駐車場からも見えるシャドー・レイクは、ナキハクチョウ(Trumpeter Swan)とコハクチョウ(Tundra Swan)が集まるところで、駐車場からトレイルを下り、『NO HUNTING』(狩猟禁止)の標識の手前の左側に入るトレイルから湖の南岸まで歩けます(こちらの地図で、viewpointsと書かれているところ)。雨が降った後はぬかるんで、水が流れているところもあるので、レインブーツなどで行くのがおすすめ。ノースウエスト・スワン保護協会によると、特に11月下旬から12月にかけては、この湖がハクチョウたちの夜のねぐらになるそうで、日没の約1時間前と早朝の時間帯は観察に最適とのことでした。駐車は無料。野生動物公園にペットを同伴することはできません。
ハクチョウの保護のためにできること
ワシントン州魚類野生動物局は、スカジット郡、スノホミッシュ郡、ワトコム郡で、死んでいるハクチョウやケガをしているハクチョウを見つけたら、ホットラインに電話をするよう呼びかけています。

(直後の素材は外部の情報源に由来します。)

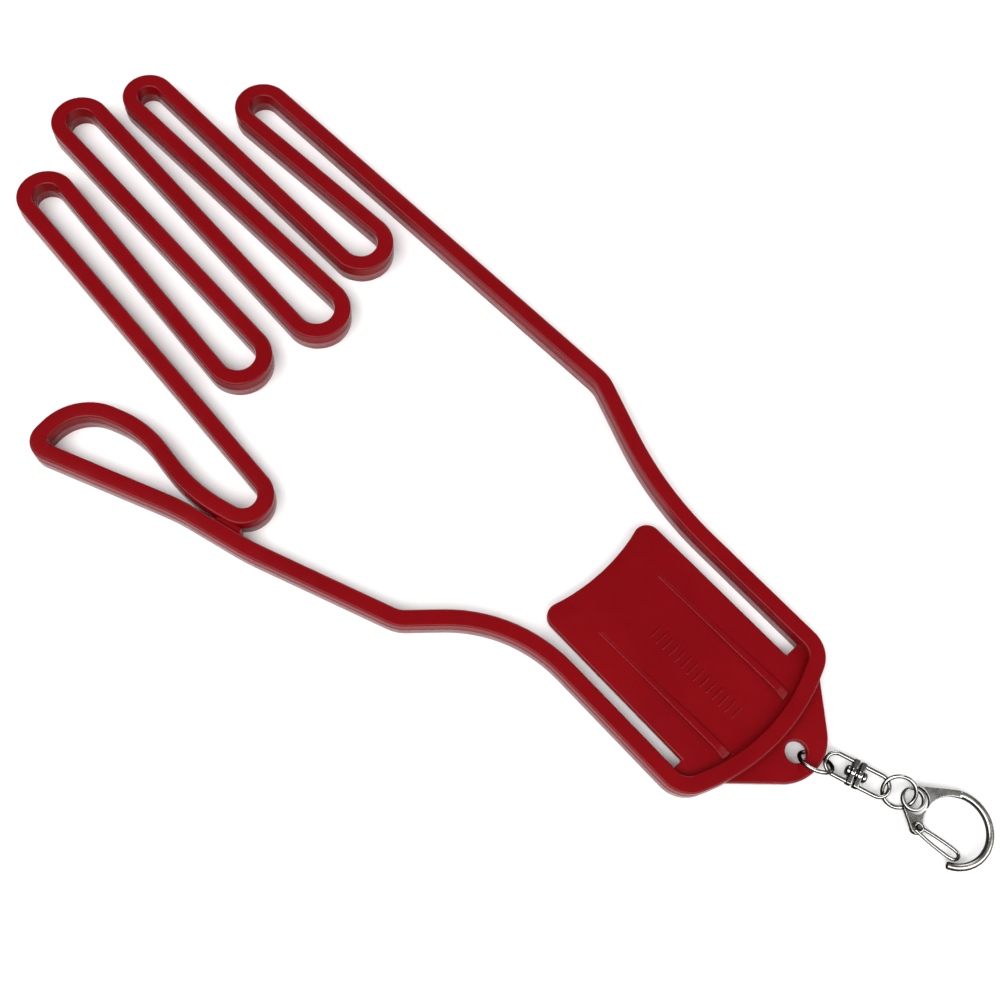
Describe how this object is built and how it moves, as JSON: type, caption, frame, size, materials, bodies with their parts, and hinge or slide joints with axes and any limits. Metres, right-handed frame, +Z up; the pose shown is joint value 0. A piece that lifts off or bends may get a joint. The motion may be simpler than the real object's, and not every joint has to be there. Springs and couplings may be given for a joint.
{
  "type": "glove stretcher",
  "caption": "Hand-shaped glove stretcher: a moulded plastic hand outline with open fingers and thumb, a spring clip in the wrist, and a swivel key chain with a snap hook on a tab.",
  "frame": {"origin": "on the underside of the wrist bar, at the middle of the wrist", "axes": "+Y from the wrist to the fingertips, +X to the little finger's side with the outline lying palm side up, +Z up off the table"},
  "size_m": [0.1207, 0.3032, 0.0071],
  "materials": {
    "plastic": "deep red moulded plastic, glossy, slightly uneven",
    "nickel": "nickel-plated steel wire and stamping, bright with fine scratches"
  },
  "bodies": {
    "hand": {"hand_frame": "plastic"},
    "clip": {"clip_tongue": "plastic"},
    "tab_ring": {"tab_ring": "nickel"},
    "swivel_near": {"swivel_link_tab_side": "nickel", "swivel_rivet": "nickel"},
    "swivel_far": {"swivel_link_hook_side": "nickel"},
    "hook_ring": {"hook_ring": "nickel"},
    "hook": {"hook_body": "nickel"},
    "gate": {"hook_gate": "nickel"}
  },
  "joints": [
    {"name": "clip_flex", "type": "hinge", "parent": "hand", "child": "clip", "pos_m": [-0.0006, 0.0034, 0.00325], "axis": [1, 0, 0], "range_deg": [-9, 9], "stiffness_Nm_per_rad": 3},
    {"name": "tab_ring_turn", "type": "hinge", "parent": "hand", "child": "tab_ring", "pos_m": [0.004, -0.0111, 0.00356], "axis": [0.6745, 0.3437, 0.6534], "range_deg": [-45, 8]},
    {"name": "swivel_swing", "type": "hinge", "parent": "tab_ring", "child": "swivel_near", "pos_m": [0.00654, -0.01407, 0.0025], "axis": [0.3895, 0.5862, -0.7104], "range_deg": [-14, 30]},
    {"name": "swivel_spin", "type": "hinge", "parent": "swivel_near", "child": "swivel_far", "pos_m": [0.00925, -0.01948, 0.0025], "axis": [0.3305, -0.9438, 0], "continuous": true},
    {"name": "hook_ring_swing", "type": "hinge", "parent": "swivel_far", "child": "hook_ring", "pos_m": [0.01201, -0.02737, 0.0025], "axis": [0.9438, 0.3305, 0], "range_deg": [-5, 20]},
    {"name": "hook_swing", "type": "hinge", "parent": "hook_ring", "child": "hook", "pos_m": [0.01524, -0.03268, 0.00263], "axis": [0.7519, 0.3538, 0.5563], "range_deg": [-18, 35]},
    {"name": "gate_open", "type": "hinge", "parent": "hook", "child": "gate", "pos_m": [0.01035, -0.0374, 0.00245], "axis": [0, 0, 1], "range_deg": [0, 26], "stiffness_Nm_per_rad": 0.03, "springref_deg": -8.59}
  ]
}
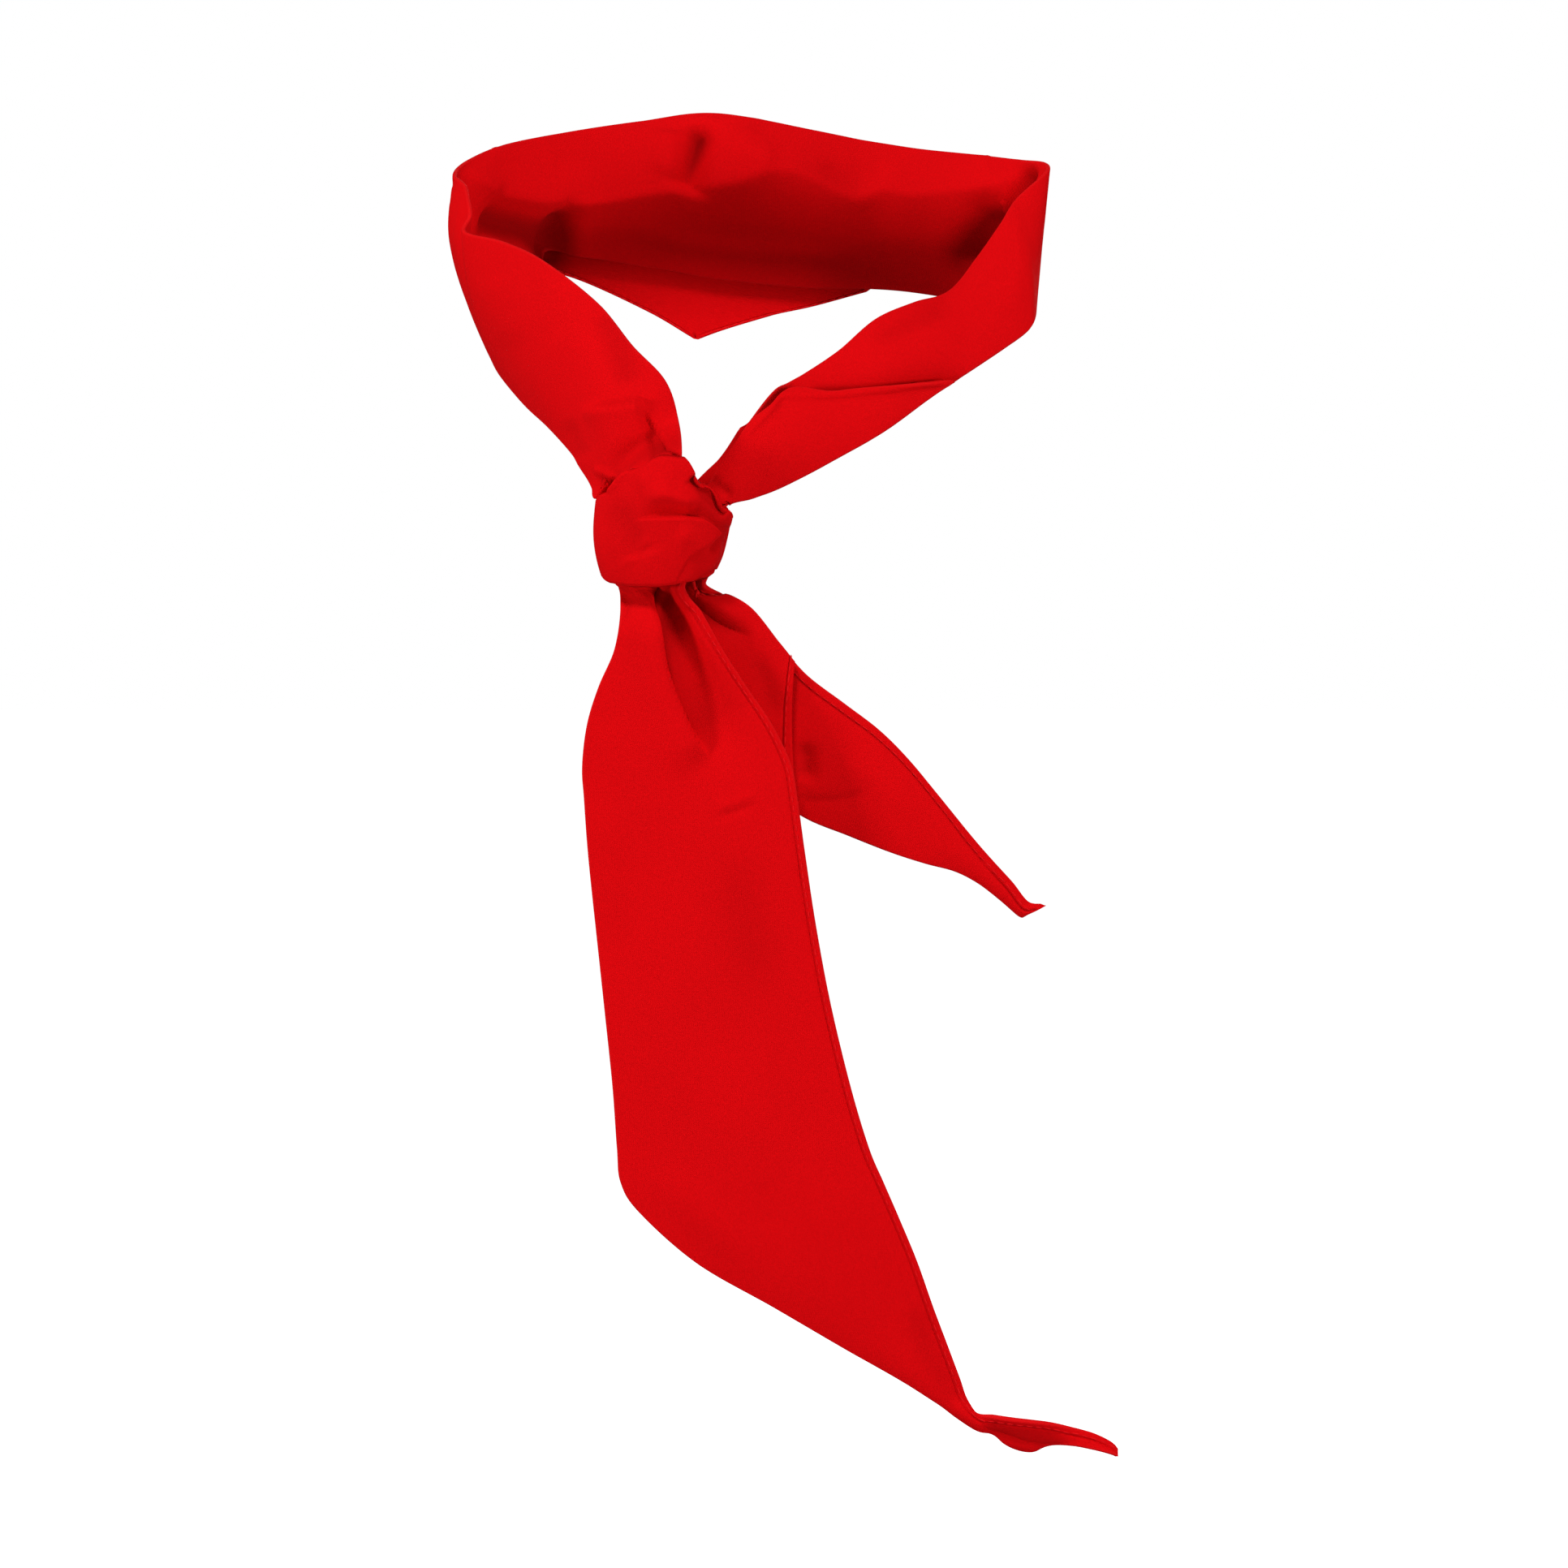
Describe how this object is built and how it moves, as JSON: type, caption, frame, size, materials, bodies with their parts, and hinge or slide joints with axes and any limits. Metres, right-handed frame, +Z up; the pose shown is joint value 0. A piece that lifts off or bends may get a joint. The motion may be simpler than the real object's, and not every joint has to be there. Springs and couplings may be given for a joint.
{
  "type": "neckerchief",
  "caption": "Plain neckerchief folded to a band, with a knot at the front, a long tail, a short tail and a corner that hangs at the nape.",
  "frame": {"origin": "inner face of the band, in the middle of the nape", "axes": "+Z up, the knot and the tails towards -Y, +X to the right of someone who looks at the front"},
  "size_m": [0.2031, 0.1532, 0.4028],
  "materials": {
    "cloth": "plain woven cotton, matt, with hemmed edges"
  },
  "bodies": {
    "root": {"back_band": "cloth", "back_point": "cloth", "left_strap": "cloth", "right_strap": "cloth", "right_strap_fold": "cloth", "knot_wrap": "cloth", "long_tail": "cloth", "short_tail": "cloth", "short_tail_fold": "cloth"}
  },
  "joints": []
}
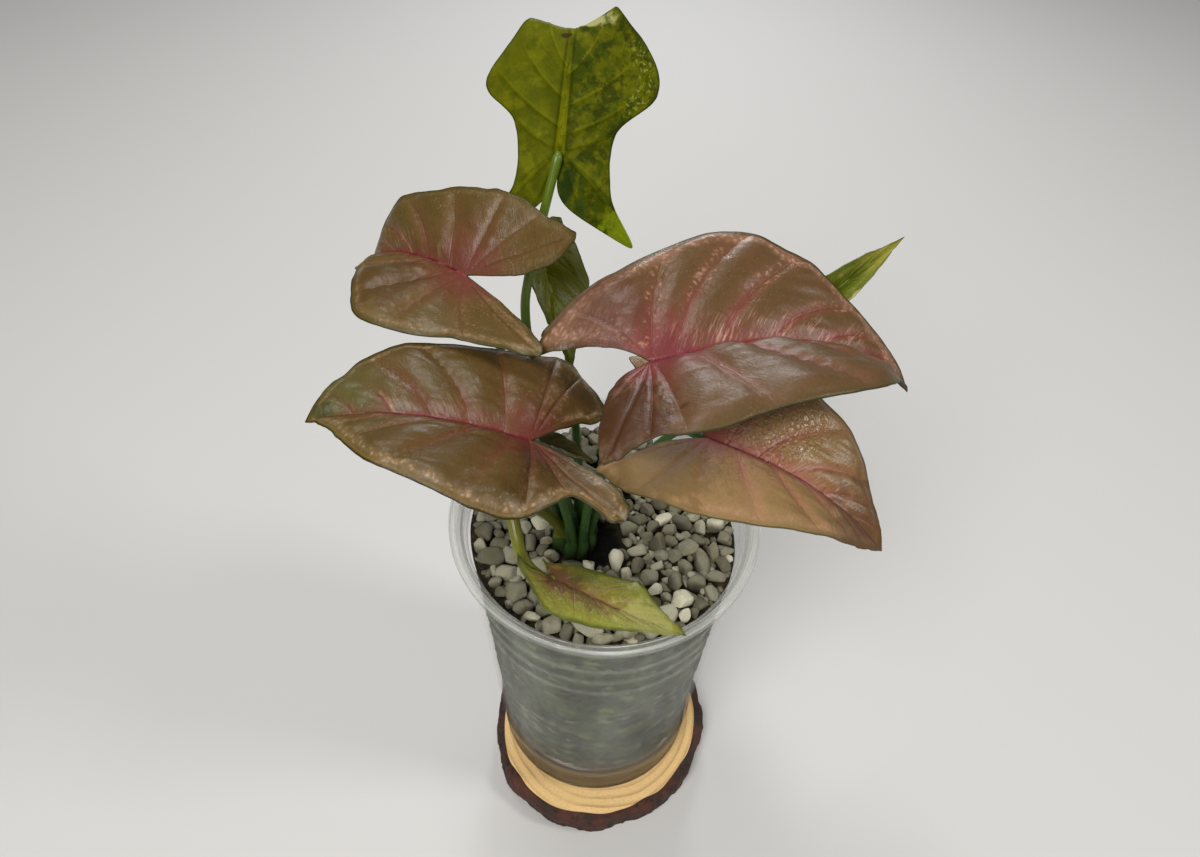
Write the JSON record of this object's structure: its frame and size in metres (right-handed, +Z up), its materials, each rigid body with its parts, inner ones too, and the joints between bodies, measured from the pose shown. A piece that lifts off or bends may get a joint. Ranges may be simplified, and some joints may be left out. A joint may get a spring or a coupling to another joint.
{
  "type": "potted arrowhead plant",
  "caption": "Arrowhead plant with rosy and green leaves in a clear plastic pot topped with pumice, on a wood slice; a houseplant to set on a shelf or table.",
  "frame": {"origin": "underside of the wood slice, on the axis of the pot", "axes": "+Z up; +X to the right and +Y away from the side that the picture was taken from"},
  "size_m": [0.1444, 0.1174, 0.2706],
  "materials": {
    "wood": "matte",
    "clear_plastic": "gloss",
    "growing_mix": "matte",
    "pumice": "matte",
    "stem_green": "satin",
    "stalk_green": "satin",
    "leaf_rose": "satin",
    "leaf_green": "satin",
    "leaf_mixed": "satin",
    "leaf_olive": "satin"
  },
  "bodies": {
    "root": {"wood_slice": "wood", "pot": "clear_plastic", "growing_mix": "growing_mix", "pumice_topping": "pumice", "stem_crown": "stem_green", "blade_top": "leaf_green", "blade_upper_left": "leaf_rose", "blade_lower_left": "leaf_rose", "blade_right": "leaf_rose", "blade_lower_right": "leaf_rose", "blade_front": "leaf_mixed", "blade_back_right": "leaf_green", "blade_hanging": "leaf_green", "blade_inner": "leaf_olive", "petiole_top": "stalk_green", "petiole_upper_left": "stalk_green", "petiole_lower_left": "stalk_green", "petiole_right": "stalk_green", "petiole_lower_right": "stalk_green", "petiole_front": "stalk_green", "petiole_back_right": "stalk_green", "petiole_hanging": "stalk_green", "petiole_inner": "stalk_green"}
  },
  "joints": []
}
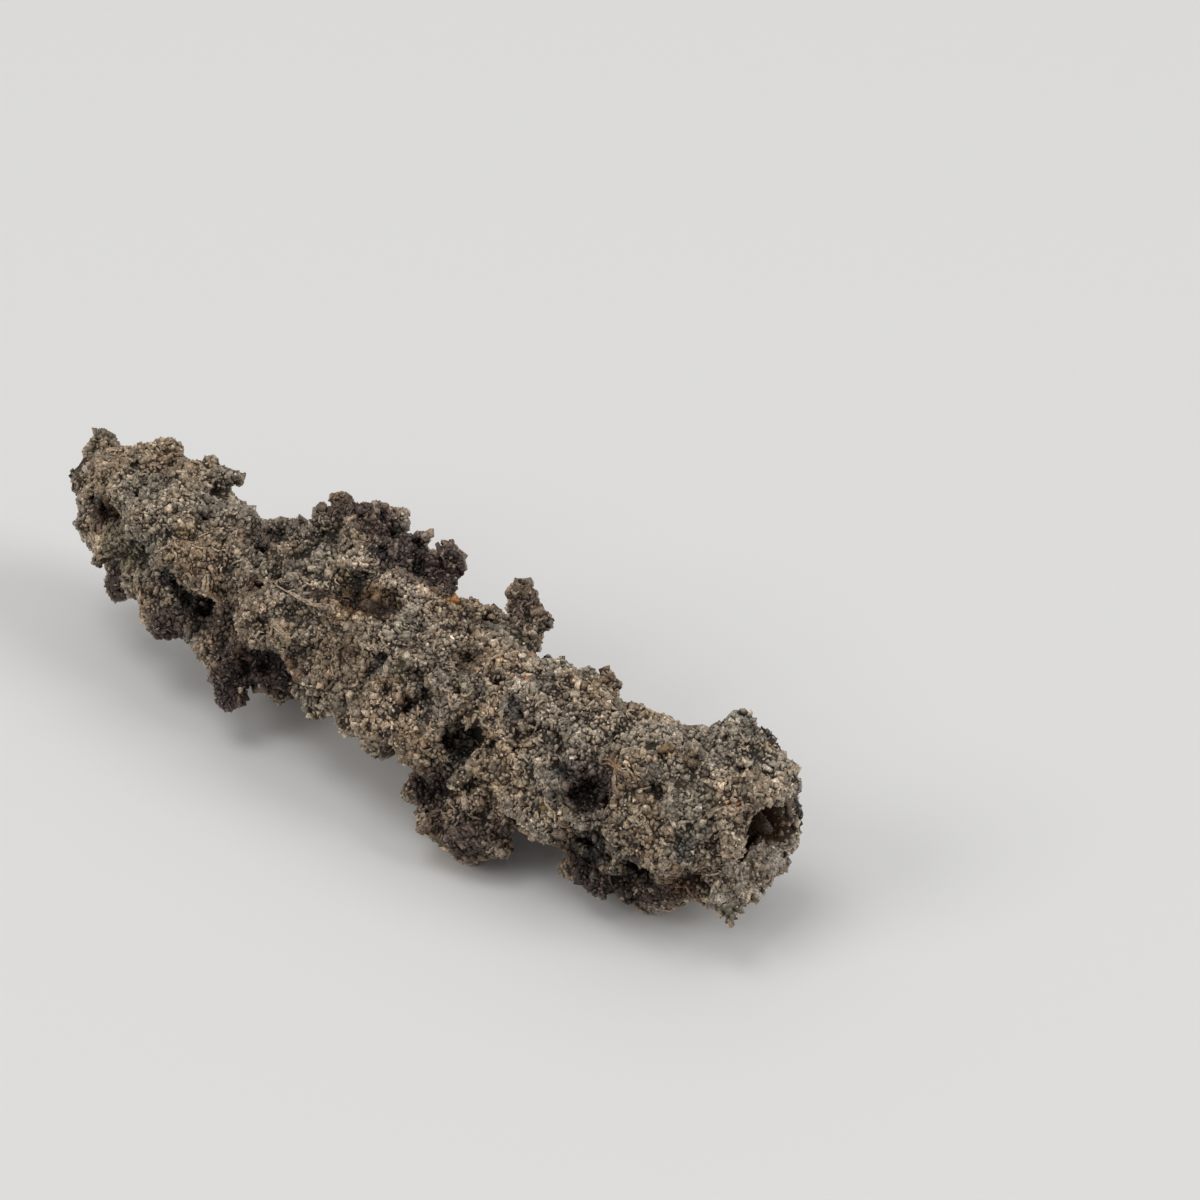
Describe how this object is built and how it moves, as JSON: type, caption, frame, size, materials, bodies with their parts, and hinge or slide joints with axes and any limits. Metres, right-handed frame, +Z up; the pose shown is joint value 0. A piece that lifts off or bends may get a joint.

氏名、電話番号、ハクチョウの位置や状態などを含む詳細を手短にメッセージで残すと、その情報に基づき、ワシントン州魚類野生動物局、ピュージェット・サウンド・エナジー社、スノホミッシュ郡公共サービス局の職員、ノースウエスト・スワン保護協会のボランティアなどが、ハクチョウを回収または救出します。
ホットライン: (360)466-4345(内線266)
同局によると、ハクチョウは寿命の長い水鳥で、中には20歳以上になる個体も。一年間で5~15%は自然死しますが、ワシントン州西部で越冬するハクチョウの約2%は送電線に衝突したり、鉛の銃弾や釣りの重りを飲み込んだことが原因で死亡するそうです。
ワシントン州ではハクチョウの狩猟は禁止されており、ワシントン州では1991年から水鳥の狩猟に鉛の銃弾(lead shot)を使用することが禁止されていますが、浅瀬や野原などで餌を食べる際に鉛入りの物質を食べてしまう可能性があります。